Scottish Roman Catholic clergyman

John Alexander Matheson (28 April 1901 – 5 July 1950) was a Roman Catholic clergyman who served as the Bishop of Aberdeen from 1947 to 1950.

== Biography ==
Born in Tomintoul, Moray on 28 April 1901, he was educated at Blairs College and studied at the Scots College, Rome. He was ordained a priest on 7 March 1925 in Rome and was curate in St Mary's Cathedral, Aberdeen 1925–28. He was parish priest of Sacred Heart, Aberdeen 1928–30; St Nathalan's, Ballater 1930–43 and St Mary's, Dufftown 1943–47.
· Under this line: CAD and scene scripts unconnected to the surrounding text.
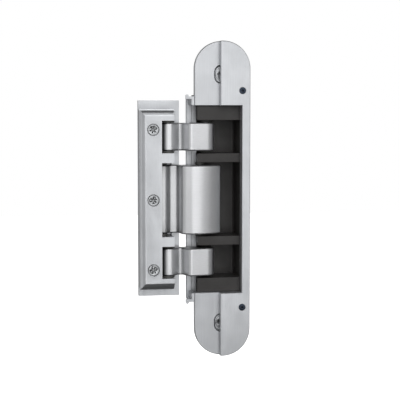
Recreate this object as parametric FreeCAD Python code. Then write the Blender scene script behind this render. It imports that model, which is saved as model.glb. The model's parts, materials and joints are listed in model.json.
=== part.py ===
"""Concealed door hinge for a clamped pane leaf, shown opened flat by 180 degrees.

The frame part is let into a door frame and the leaf part grips the edge of the door leaf.
Two outer arms and one centre arm cross between them. Each arm is pinned at both ends.
Millimetres. X runs to the right across the frame plate, Z is up and Y runs into the door frame.
Shapes are drawn with Y = 0 in the front face of the frame plate. They are then moved
so that the origin lies in its seat face, midway between the two fixing screws.
"""
import FreeCAD
import Part
import math
import os

V = FreeCAD.Vector

# Frame plate and its raised cover
plate_length = 160.0
plate_width = 28.0
plate_thickness = 3.0
cover_thickness = 3.5
cover_overlap = 1.2
rail_width = 4.2
plate_end = 32.45
edge_break = 0.3

# Fixing screws of the frame part
screw_inset = 16.7
slot_radius = 4.0
slot_travel = 2.0
slot_chamfer = 0.8
fixing_head_radius = 3.1
fixing_head_height = 1.7
head_rim = 0.35
fixing_neck_radius = 1.75
fixing_thread_radius = 2.1
fixing_thread_start = 0.2
fixing_point_radius = 0.4
fixing_screw_length = 38.0
head_sink = 0.6
cross_wing = 0.55
cross_reach = 2.0
recess_depth = 1.2

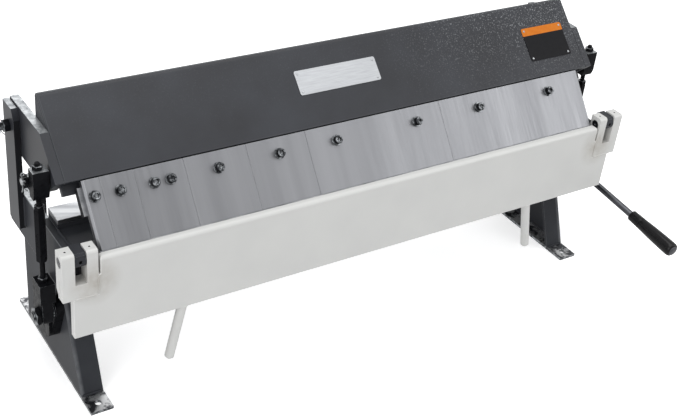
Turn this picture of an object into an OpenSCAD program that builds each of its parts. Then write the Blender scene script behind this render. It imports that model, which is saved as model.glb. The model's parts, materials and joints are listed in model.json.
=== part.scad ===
// Box and pan brake: a hand folding machine for sheet metal.
// X runs along the bend line, Y goes back and Z is up. The origin is the middle of the four
// fixing holes in the foot plates, on the floor.

/* [Main sizes] */
// Length of the whole row of fingers
work_w = 914.4; // [860:0.2:1100]
// Height of the bend line above the floor
bend_h = 280; // [270:1:340]
// Gap between the row of fingers and each end plate
end_gap = 24.3; // [23:0.1:30]

/* [Frame] */
// Thickness of each end plate
end_t = 12; // [8:0.5:14]
// Height of each end plate
end_h = 82; // [70:1:100]
// Front edge of each end plate, behind the bend line
end_front = 12.5; // [12:0.5:16]
// Length of each end plate, front to back
end_len = 253.5; // [240:0.5:300]
// Thickness of each rear post
post_t = 9.5; // [6:0.5:14]
// Width of each rear post, front to back
post_w = 42; // [36:1:56]
// Height of each rear post above the middle of the beam's pivot
post_top = 32; // [26:1:40]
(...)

He was appointed the Bishop of the Roman Catholic Diocese of Aberdeen by the Holy See on 2 August 1947, and consecrated to the Episcopate on 24 September 1947. The principal consecrator was Archbishop Andrew Thomas McDonald, and the principal co-consecrators were Bishop Kenneth Grant and Bishop (later Archbishop) James Donald Scanlan.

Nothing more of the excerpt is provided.